Ralph Paine, 12:24 p.m. 13 February, 2015

Given Mr Malone’s propensity for webs of affinity and associative practices of all kinds, let’s not be too hasty in dismissing the Bob Dylan connection. Dylan’s song ‘I and I’ appears on the 1983 album Infidels. Sly Dunbar and Robbie Shakespeare—the famous reggae rhythm section and production duo—play on the album, and it is said that prior to the recording sessions Dylan had been spending a little time with Bob Marley. Regarding the song itself, here’s an excerpt from Christopher Connelly’s review of the album: “In the delicate ‘I and I,’ Dylan struggles against the weight of old artistic identities, turning the Rastafarian expression for ‘God and Man’ into a meditation on his own changes through time” (Rolling Stone, 24 November, 1983).
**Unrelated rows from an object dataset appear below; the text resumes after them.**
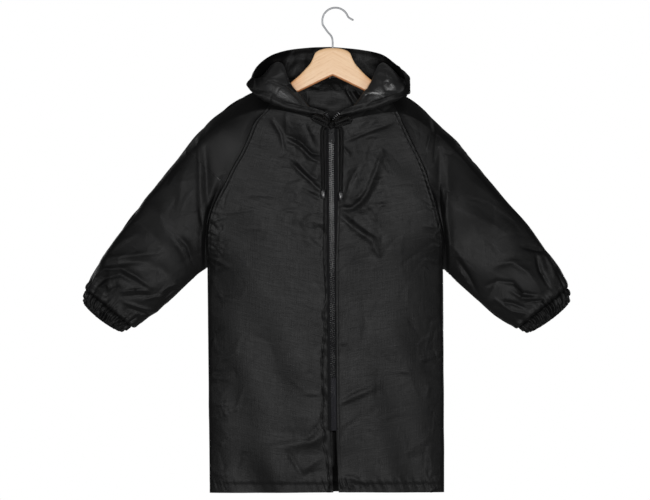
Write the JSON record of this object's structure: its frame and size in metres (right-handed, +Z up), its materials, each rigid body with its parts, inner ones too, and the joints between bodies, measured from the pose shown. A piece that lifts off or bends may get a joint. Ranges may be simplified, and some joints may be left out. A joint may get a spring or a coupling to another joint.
{
  "type": "kids raincoat on a hanger",
  "caption": "Hooded raglan raincoat for a child with front zip, drawcord bow and elastic cuffs, hanging flat on a wooden hanger by its wire hook.",
  "frame": {"origin": "inner top of the hanger's hook, where it lies on a rail", "axes": "+Z up, front of the coat towards -Y, +X to the right as seen from the front"},
  "size_m": [0.8548, 0.1186, 0.8532],
  "materials": {
    "cloth": "black taffeta, soft satin sheen",
    "coated_cloth": "black taffeta with a shinier coated inside",
    "zip_teeth": "moulded black teeth",
    "zip_tape": "woven black tape",
    "zip_film": "smooth grey reinforcing film",
    "slider": "black enamel",
    "cord": "braided black cord",
    "cord_end": "moulded black plastic",
    "beech": "clear satin lacquer",
    "chrome_wire": "polished steel wire"
  },
  "bodies": {
    "coat": {"front_left": "cloth", "front_right": "cloth", "back": "cloth", "sleeve_upper_left": "cloth", "sleeve_upper_right": "cloth", "sleeve_lower_left": "cloth", "sleeve_lower_right": "cloth", "cuff_left": "cloth", "cuff_right": "cloth", "hood_left": "coated_cloth", "hood_right": "coated_cloth", "zip_teeth_left": "zip_teeth", "zip_teeth_right": "zip_teeth", "zip_tape_left": "zip_tape", "zip_tape_right": "zip_tape", "zip_end": "zip_film", "zip_slider": "slider", "bow_knot": "cord", "bow_loop_left": "cord", "bow_loop_right": "cord", "cord_lead_left": "cord", "cord_lead_right": "cord", "cord_tail_left": "cord", "cord_tail_right": "cord", "cord_end_left": "cord_end", "cord_end_right": "cord_end", "hanger_wood": "beech", "hanger_hook": "chrome_wire"},
    "pull": {"zip_pull": "slider"}
  },
  "joints": [
    {"name": "pull_hinge", "type": "hinge", "parent": "coat", "child": "pull", "pos_m": [-0.00665, -0.0439, -0.2156], "axis": [-1, 0, 0], "range_deg": [0, 90]}
  ]
}
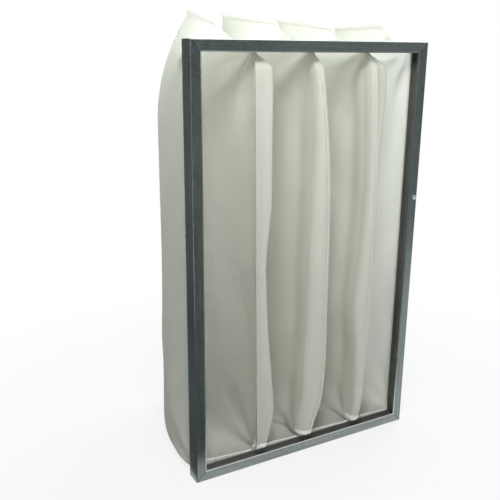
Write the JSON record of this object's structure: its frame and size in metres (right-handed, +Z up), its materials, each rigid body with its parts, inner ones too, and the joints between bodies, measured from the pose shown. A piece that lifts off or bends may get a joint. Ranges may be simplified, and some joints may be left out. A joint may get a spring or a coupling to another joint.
{
  "type": "bag air filter",
  "caption": "Bag air filter: a folded galvanised header frame with side-by-side sewn pockets of white non-woven medium, open at the front and closed by a seam at the back.",
  "frame": {"origin": "middle of the header's underside, half way through the header's depth", "axes": "+Z up along the header's height, +X across it towards the lapped jamb, +Y with the air from the mouth towards the folds"},
  "size_m": [0.3824, 0.2407, 0.627],
  "materials": {
    "header": "galvanised sheet, satin",
    "rivet": "bright",
    "clamp": "galvanised sheet, dull",
    "medium": "matt non-woven fibre"
  },
  "bodies": {
    "root": {"header_frame": "header", "closing_rivet": "rivet", "clamp_strip_bottom": "clamp", "clamp_strip_top": "clamp", "clamp_strip_left": "clamp", "clamp_strip_right": "clamp", "pocket_1": "medium", "pocket_2": "medium", "pocket_3": "medium", "pocket_4": "medium"}
  },
  "joints": []
}
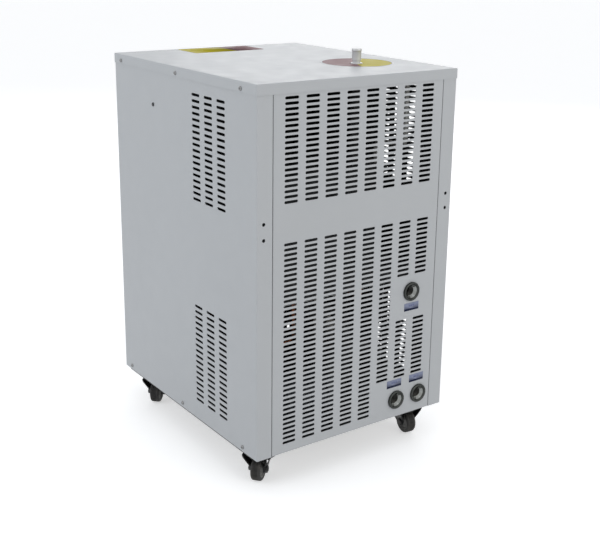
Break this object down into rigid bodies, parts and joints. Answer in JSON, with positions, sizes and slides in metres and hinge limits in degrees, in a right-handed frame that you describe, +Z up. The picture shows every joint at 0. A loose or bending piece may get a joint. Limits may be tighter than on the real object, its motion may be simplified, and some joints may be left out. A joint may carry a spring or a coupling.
{
  "type": "industrial water chiller",
  "caption": "Cabinet water chiller on swivel casters: slotted panels, lift-off top cover with a filler, water ports at the rear, refrigeration and water circuits inside.",
  "frame": {"origin": "on the floor under the middle of the cabinet", "axes": "+Z up, +Y towards the rear panel with the water ports, the controls face -Y, +X towards the machine's right side seen from behind in the picture's near corner"},
  "size_m": [0.4929, 0.5725, 0.824],
  "materials": {
    "cabinet_paint": "fine textured powder coat, pale grey",
    "zinc_sheet": "zinc-coated sheet",
    "screw_steel": "zinc-plated steel",
    "black_plastic": "matt black",
    "port_metal": "turned, dark nickel",
    "port_label_film": "printed film, plain colour fields",
    "round_label_film": "printed film, plain colour fields",
    "front_label_film": "printed film, plain colour fields",
    "filler_metal": "satin",
    "tank_plastic": "black foam-faced plastic",
    "pale_hose": "translucent white",
    "pump_paint": "satin dark",
    "hose_rubber": "matt black",
    "evaporator_steel": "brazed stainless steel",
    "compressor_paint": "semi-gloss black",
    "coil_aluminium": "mill finish",
    "shroud_paint": "satin black",
    "motor_paint": "satin black",
    "fan_plastic": "grey",
    "copper": "drawn copper",
    "contactor_plastic": "grey",
    "fascia_paint": "satin blue-grey",
    "controller_plastic": "semi-gloss black",
    "key_plastic": "grey",
    "rocker_plastic": "red",
    "lamp_lens": "green lens",
    "caster_paint": "black",
    "wheel_rubber": "black rubber"
  },
  "bodies": {
    "cabinet": {"base_tray": "cabinet_paint", "side_panel_right": "cabinet_paint", "side_panel_left": "cabinet_paint", "rear_panel": "cabinet_paint", "front_panel": "cabinet_paint", "top_cover": "cabinet_paint", "mid_shelf": "zinc_sheet", "cover_screws": "screw_steel", "base_screws": "screw_steel", "foot_screws": "screw_steel", "side_plug": "black_plastic", "lock_nuts": "port_metal", "port_labels": "port_label_film", "round_label": "round_label_film", "front_label": "front_label_film", "filler_neck": "filler_metal", "water_tank": "tank_plastic", "tank_lid": "tank_plastic", "vent_hose": "pale_hose", "circulation_pump": "pump_paint", "water_hoses": "hose_rubber", "plate_evaporator": "evaporator_steel", "compressor": "compressor_paint", "compressor_mounts": "hose_rubber", "mount_bolts": "screw_steel", "condenser_coil": "coil_aluminium", "fan_shroud": "shroud_paint", "fan_motor": "motor_paint", "filter_drier": "copper", "refrigerant_pipes": "copper", "control_bracket": "zinc_sheet", "contactor": "contactor_plastic", "control_fascia": "fascia_paint", "temperature_controller": "controller_plastic", "switch_frame": "black_plastic", "indicator_lamps": "lamp_lens", "cable_gland": "black_plastic", "return_port": "port_metal", "supply_port": "port_metal", "drain_port": "port_metal", "caster_plates": "caster_paint", "caster_bolts": "screw_steel"},
    "fan": {"fan_blades": "fan_plastic"},
    "cap": {"filler_cap": "filler_metal"},
    "rocker": {"switch_rocker": "rocker_plastic"},
    "key_set_body": {"key_set": "key_plastic"},
    "key_down_body": {"key_down": "key_plastic"},
    "key_up_body": {"key_up": "key_plastic"},
    "fork_rear_right": {"caster_fork_rear_right": "caster_paint", "caster_axle_rear_right": "caster_paint"},
    "wheel_rear_right": {"caster_wheel_rear_right": "wheel_rubber"},
    "fork_rear_left": {"caster_fork_rear_left": "caster_paint", "caster_axle_rear_left": "caster_paint"},
    "wheel_rear_left": {"caster_wheel_rear_left": "wheel_rubber"},
    "fork_front_right": {"caster_fork_front_right": "caster_paint", "caster_axle_front_right": "caster_paint"},
    "wheel_front_right": {"caster_wheel_front_right": "wheel_rubber"},
    "fork_front_left": {"caster_fork_front_left": "caster_paint", "caster_axle_front_left": "caster_paint"},
    "wheel_front_left": {"caster_wheel_front_left": "wheel_rubber"}
  },
  "joints": [
    {"name": "swivel_rear_right", "type": "hinge", "parent": "cabinet", "child": "fork_rear_right", "pos_m": [0.184, 0.217, 0.068], "axis": [0, 0, 1], "continuous": true},
    {"name": "roll_rear_right", "type": "hinge", "parent": "fork_rear_right", "child": "wheel_rear_right", "pos_m": [0.19661, 0.22685, 0.025], "axis": [-0.6157, 0.788, 0], "continuous": true},
    {"name": "swivel_rear_left", "type": "hinge", "parent": "cabinet", "child": "fork_rear_left", "pos_m": [-0.184, 0.217, 0.068], "axis": [0, 0, 1], "continuous": true},
    {"name": "roll_rear_left", "type": "hinge", "parent": "fork_rear_left", "child": "wheel_rear_left", "pos_m": [-0.18205, 0.23288, 0.025], "axis": [-0.9925, 0.1219, 0], "continuous": true},
    {"name": "swivel_front_right", "type": "hinge", "parent": "cabinet", "child": "fork_front_right", "pos_m": [0.184, -0.217, 0.068], "axis": [0, 0, 1], "continuous": true},
    {"name": "roll_front_right", "type": "hinge", "parent": "fork_front_right", "child": "wheel_front_right", "pos_m": [0.19531, -0.20569, 0.025], "axis": [-0.7071, 0.7071, 0], "continuous": true},
    {"name": "swivel_front_left", "type": "hinge", "parent": "cabinet", "child": "fork_front_left", "pos_m": [-0.184, -0.217, 0.068], "axis": [0, 0, 1], "continuous": true},
    {"name": "roll_front_left", "type": "hinge", "parent": "fork_front_left", "child": "wheel_front_left", "pos_m": [-0.192, -0.20314, 0.025], "axis": [-0.866, -0.5, 0], "continuous": true},
    {"name": "fan_spin", "type": "hinge", "parent": "cabinet", "child": "fan", "pos_m": [0, -0.195, 0.201], "axis": [0, 1, 0], "continuous": true},
    {"name": "cap_lift", "type": "slide", "parent": "cabinet", "child": "cap", "axis": [0, 0, 1], "range_m": [0, 0.04]},
    {"name": "rocker_tip", "type": "hinge", "parent": "cabinet", "child": "rocker", "pos_m": [-0.08, -0.276, 0.713], "axis": [1, 0, 0], "range_deg": [-16, 0]},
    {"name": "key_set_press", "type": "slide", "parent": "cabinet", "child": "key_set_body", "axis": [0, 1, 0], "range_m": [0, 0.0008], "stiffness_N_per_m": 400, "springref_m": -0.0008},
    {"name": "key_down_press", "type": "slide", "parent": "cabinet", "child": "key_down_body", "axis": [0, 1, 0], "range_m": [0, 0.0008], "stiffness_N_per_m": 400, "springref_m": -0.0008},
    {"name": "key_up_press", "type": "slide", "parent": "cabinet", "child": "key_up_body", "axis": [0, 1, 0], "range_m": [0, 0.0008], "stiffness_N_per_m": 400, "springref_m": -0.0008}
  ]
}
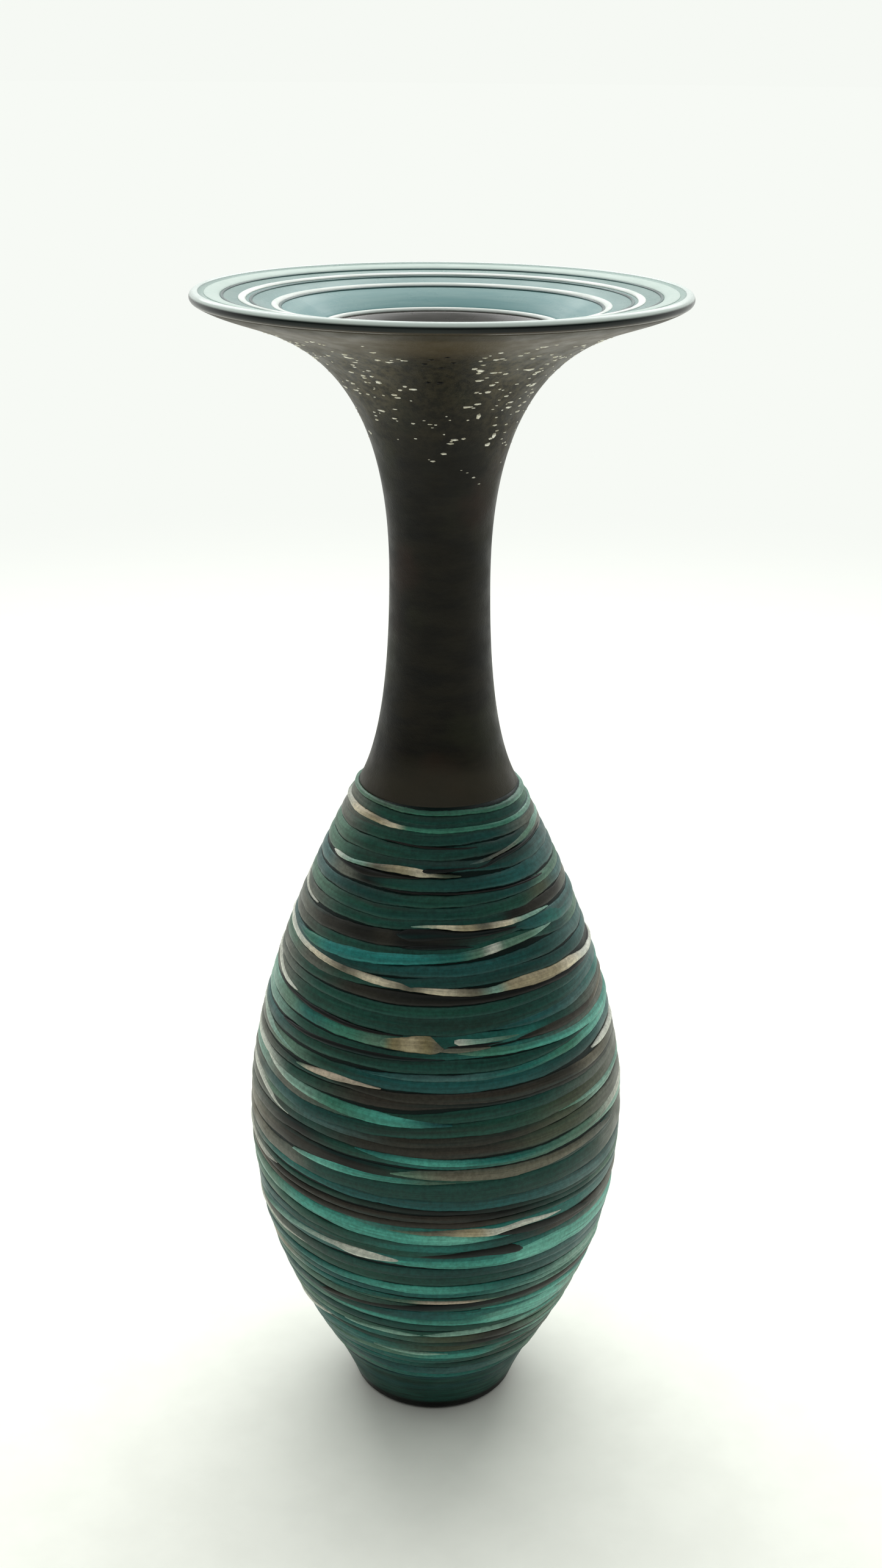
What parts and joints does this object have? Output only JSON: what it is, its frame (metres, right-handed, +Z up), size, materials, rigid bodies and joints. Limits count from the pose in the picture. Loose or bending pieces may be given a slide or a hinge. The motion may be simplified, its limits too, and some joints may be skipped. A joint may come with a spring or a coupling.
{
  "type": "art glass vase",
  "caption": "Blown glass vase with a small foot, an egg shaped body wound with glass trails, a slender neck and a wide flat flared lip with white threads.",
  "frame": {"origin": "centre of the foot, on the surface the vase stands on", "axes": "+Z up along the axis of the vase, -Y towards the front of the trails"},
  "size_m": [0.1172, 0.1172, 0.301],
  "materials": {
    "deep_teal_glass": "satin, fumed deep teal glass",
    "teal_glass": "satin teal glass",
    "blue_teal_glass": "satin blue teal glass",
    "seafoam_glass": "satin bright sea green glass",
    "brown_glass": "satin grey brown glass",
    "cream_glass": "cream glass with fine leaf",
    "gold_glass": "gold leaf in clear glass, rubbed",
    "bronze_glass": "satin smoky bronze glass with a faint lustre",
    "throat_grey_glass": "smooth grey brown lining glass",
    "aqua_glass": "glossy pale aqua glass",
    "rim_dark_glass": "glossy near black green glass",
    "white_glass": "opal white glass"
  },
  "bodies": {
    "root": {"foot": "deep_teal_glass", "body_core": "throat_grey_glass", "body_overlay": "deep_teal_glass", "neck_core": "throat_grey_glass", "neck_overlay": "bronze_glass", "lip_core": "aqua_glass", "lip_wrap": "rim_dark_glass", "lip_ring_outer": "white_glass", "lip_ring_middle": "white_glass", "lip_ring_inner": "white_glass", "throat_ring": "white_glass", "frit_chips": "white_glass", "trail_01": "blue_teal_glass", "trail_02": "teal_glass", "trail_03": "seafoam_glass", "trail_04": "deep_teal_glass", "trail_05": "brown_glass", "trail_06": "seafoam_glass", "trail_07": "deep_teal_glass", "trail_08": "seafoam_glass", "trail_09": "blue_teal_glass", "trail_10": "brown_glass", "trail_11": "cream_glass", "trail_12": "seafoam_glass", "trail_13": "deep_teal_glass", "trail_14": "seafoam_glass", "trail_15": "brown_glass", "trail_16": "teal_glass", "trail_17": "seafoam_glass", "trail_18": "brown_glass", "trail_19": "blue_teal_glass", "trail_20": "deep_teal_glass", "trail_21": "seafoam_glass", "trail_22": "cream_glass", "trail_23": "teal_glass", "trail_24": "brown_glass", "trail_25": "deep_teal_glass", "trail_26": "seafoam_glass", "trail_27": "brown_glass", "trail_28": "cream_glass", "trail_29": "blue_teal_glass", "trail_30": "deep_teal_glass", "trail_31": "seafoam_glass", "trail_32": "gold_glass", "trail_33": "deep_teal_glass", "trail_34": "brown_glass", "trail_35": "cream_glass", "trail_36": "blue_teal_glass", "trail_37": "teal_glass", "trail_38": "brown_glass", "trail_39": "cream_glass", "trail_40": "deep_teal_glass", "trail_41": "blue_teal_glass", "trail_42": "gold_glass", "trail_43": "deep_teal_glass", "trail_44": "cream_glass", "trail_45": "teal_glass"}
  },
  "joints": []
}
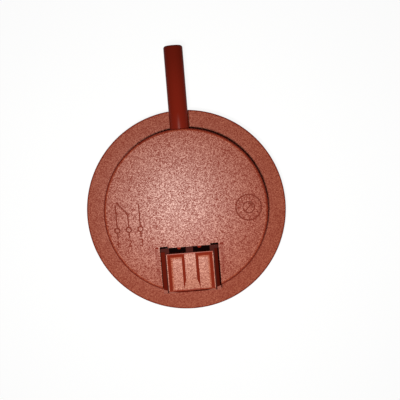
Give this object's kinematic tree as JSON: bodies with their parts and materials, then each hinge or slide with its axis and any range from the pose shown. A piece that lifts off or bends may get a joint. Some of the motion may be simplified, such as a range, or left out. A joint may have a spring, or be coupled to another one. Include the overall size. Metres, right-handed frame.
{
  "type": "dishwasher pressure switch",
  "caption": "Round pressure switch with a hose spigot, a diaphragm chamber, a snap contact inside and a three-pole plug socket.",
  "frame": {"origin": "centre of the disc on its flat back face", "axes": "+Z out of the front face, +Y along the hose spigot, the socket's mouth faces -Y"},
  "size_m": [0.065, 0.0855, 0.0199],
  "materials": {
    "red_case": "spark-eroded",
    "red_carrier": "spark-eroded",
    "seal_rubber": "matt",
    "white_plastic": "satin",
    "spring_steel": "drawn",
    "adjuster_brass": "turned",
    "terminal_brass": "stamped",
    "zinc_steel": "zinc plated",
    "spring_bronze": "rolled",
    "contact_silver": "satin"
  },
  "bodies": {
    "housing": {"front_housing": "red_case", "rear_bowl": "red_case", "contact_carrier": "red_carrier", "diaphragm": "seal_rubber", "duct_seal": "seal_rubber", "range_spring": "spring_steel", "range_adjuster": "adjuster_brass", "terminal_common": "terminal_brass", "terminal_closed": "terminal_brass", "terminal_open": "terminal_brass", "terminal_rivets": "terminal_brass", "pivot_bracket": "terminal_brass", "reset_screw": "zinc_steel", "contact_closed": "contact_silver", "contact_open": "contact_silver"},
    "plunger_set": {"diaphragm_plate": "white_plastic", "plunger": "white_plastic"},
    "arm_set": {"contact_arm": "spring_bronze", "snap_spring": "spring_bronze", "moving_contact": "contact_silver"}
  },
  "joints": [
    {"name": "plunger_stroke", "type": "slide", "parent": "housing", "child": "plunger_set", "axis": [0, 0, 1], "range_m": [0, 0.0004], "deforming": ["diaphragm", "range_spring"]},
    {"name": "arm_swing", "type": "hinge", "parent": "housing", "child": "arm_set", "pos_m": [-0.0124, 0, 0.0149], "axis": [0, -1, 0], "range_deg": [0, 1.85]}
  ],
  "couplings": [
    {"joint": "arm_swing", "follows": "plunger_stroke", "rad_per_m": 80.645}
  ]
}
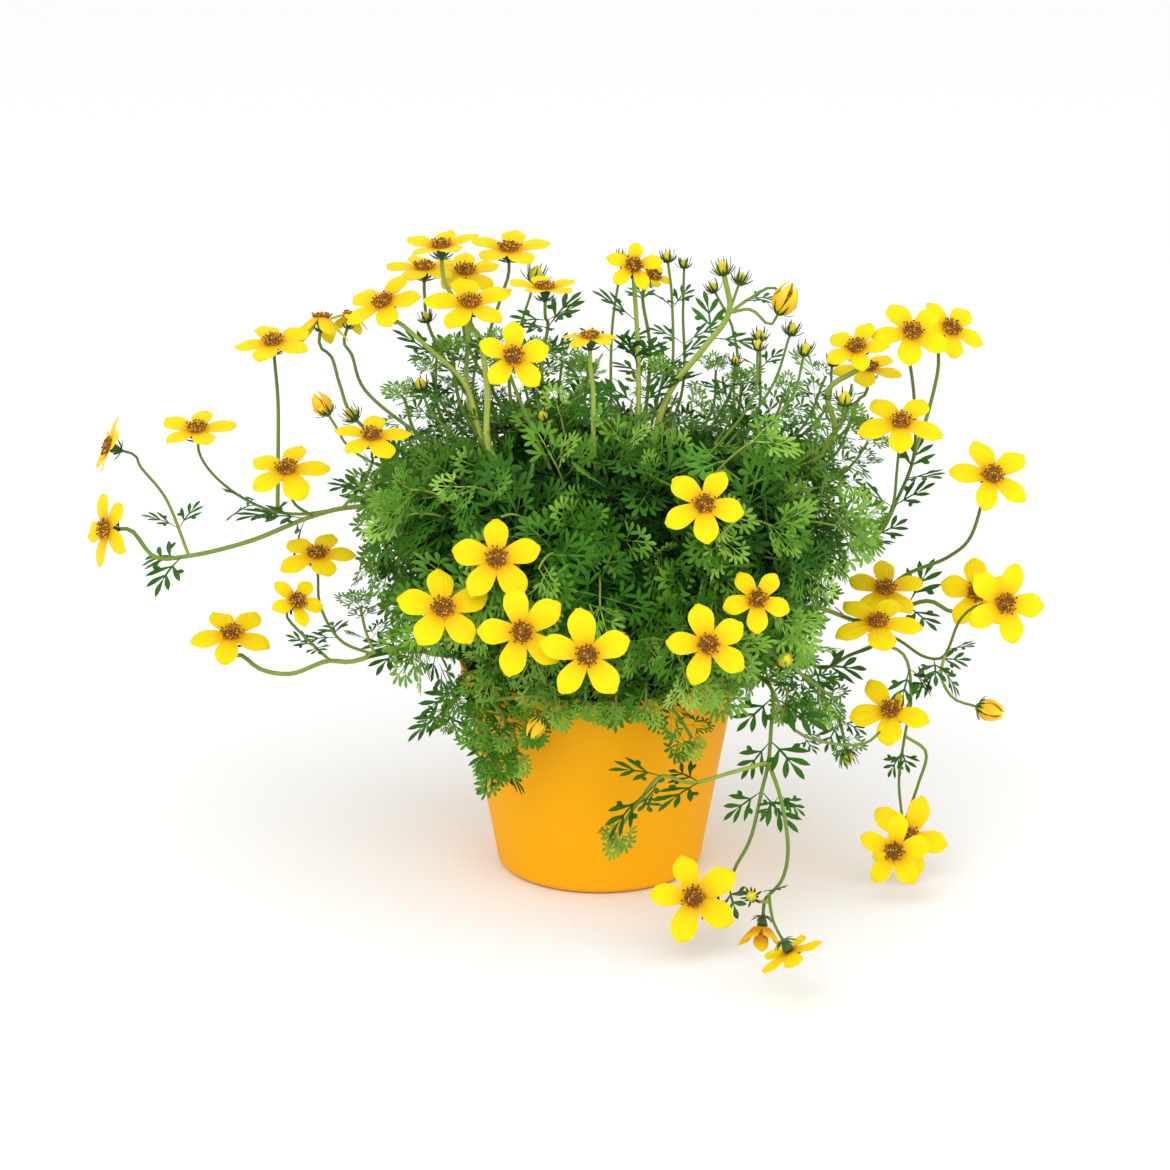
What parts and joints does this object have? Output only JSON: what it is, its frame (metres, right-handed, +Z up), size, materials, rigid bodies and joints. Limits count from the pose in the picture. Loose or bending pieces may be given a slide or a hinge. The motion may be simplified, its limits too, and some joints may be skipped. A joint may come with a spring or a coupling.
{
  "type": "potted flowering plant",
  "caption": "Round tapered plastic pot of compost holding a bushy trailing plant with finely cut leaves and yellow five-petalled blooms on thin arching stems.",
  "frame": {"origin": "middle of the pot's underside, on the surface it stands on", "axes": "+Z up along the pot's axis, -Y towards the plant's front, +X to its right as seen from the front"},
  "size_m": [0.4375, 0.3062, 0.2939],
  "materials": {
    "pot": "satin orange-yellow plastic",
    "compost": "dark, rough, moist compost",
    "foliage": "soft satin green leaf",
    "petals": "soft matte yellow petal"
  },
  "bodies": {
    "root": {"pot": "pot", "soil": "compost", "bush": "foliage", "shoot_left_long": "foliage", "shoot_left_low": "foliage", "shoot_left_rim": "foliage", "shoot_front": "foliage", "shoot_hanging": "foliage", "shoot_right_low": "foliage", "shoot_right": "foliage", "shoot_right_mid": "foliage", "shoot_right_high": "foliage", "shoot_back_left": "foliage", "shoot_back_right": "foliage", "bloom_01": "petals", "bloom_02": "petals", "bloom_03": "petals", "bloom_04": "petals", "bloom_05": "petals", "bloom_06": "petals", "bloom_07": "petals", "bloom_08": "petals", "bloom_09": "petals", "bloom_10": "petals", "bloom_11": "petals", "bloom_12": "petals", "bloom_13": "petals", "bloom_14": "petals", "bloom_15": "petals", "bloom_16": "petals", "bloom_17": "petals", "bloom_18": "petals", "bloom_19": "petals", "bloom_20": "petals", "bloom_21": "petals", "bloom_22": "petals", "bloom_23": "petals", "bloom_24": "petals", "bloom_25": "petals", "bloom_26": "petals", "bloom_27": "petals", "bloom_28": "petals", "bloom_29": "petals", "bloom_30": "petals", "bloom_31": "petals", "bloom_32": "petals", "bloom_33": "petals", "bloom_34": "petals", "bloom_35": "petals", "bloom_36": "petals", "bloom_37": "petals", "bloom_38": "petals", "bloom_39": "petals", "bloom_40": "petals", "bloom_41": "petals", "bloom_42": "petals", "bloom_43": "petals", "bloom_44": "petals", "bloom_45": "petals"}
  },
  "joints": []
}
This sounds like a good description of what Mr Malone is doing here— with McCahon as local guide.

 In reply

Ralph Paine, 12:37 p.m. 13 February, 2015

Bob Marley's ghost perhaps. Did Bob & Bob ever meet?

John Hurrell, 2:31 p.m. 13 February, 2015

Thank you for this, Ralph. It's fascinating. Dylan, as everybody knows, is very secretive, and there is no mention of Marley in Michael Gray's exhaustive 'Bob Dylan Encyclopedia', or Bob's own 'Chronicles'. There doesn't seem to be any evidence that the two Bobs ever met.